On a practical level, you will need to burn your candles to test the compatibility of your wax and wick. The more you burn, the less painful it will be to see your work go up in flames, and the more you will appreciate the fruits of your labor....
...Lead by example, and burn your work!
We lit the candle to test it, to check the ratio of the molten wax pool to the diameter of the pillar, but also just because a candle is meant to be inflamed. And because it's a rich warm quiet moment, to silently watch the flame on a candle you made with friends you've known since before you were quite you.
* "However, in 1997, the College Board announced that the SAT could not properly be called the Scholastic Assessment Test, and that the letters SAT did not stand for anything." Whenever I hear about an initialism giving up the words it used to be based on I remember that old saying: if you don't stand for anything you'll fall for everything!

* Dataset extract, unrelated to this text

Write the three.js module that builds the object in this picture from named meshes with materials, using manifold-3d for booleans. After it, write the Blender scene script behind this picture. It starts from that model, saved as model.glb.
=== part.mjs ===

** In the editing room in IA7, probably, loading edited stories onto the big Mac to flow into Quark XPress. He and I co-edited the high school paper's opinion page together and talked about X-Files. Now we're both in the tech industry and we're both Recurse Center alumni. I still marvel that we ran into each other again.
*** And of course that last one is on a whole other level. Everything else, I at least theoretically know how to deal with: meditation, activism, keeping a varied friend group, and so on. Climate change grief -- "This civilisation is finished: So what is to be done?" -- pervades, and "Its severity and urgency and the sheer evil of how we are sliding into it demand that we tear our lives up to try to stop or at least slow it down." And I am a coward about this, and this footnote is part of me trying to talk about it so I become a bit less of a coward.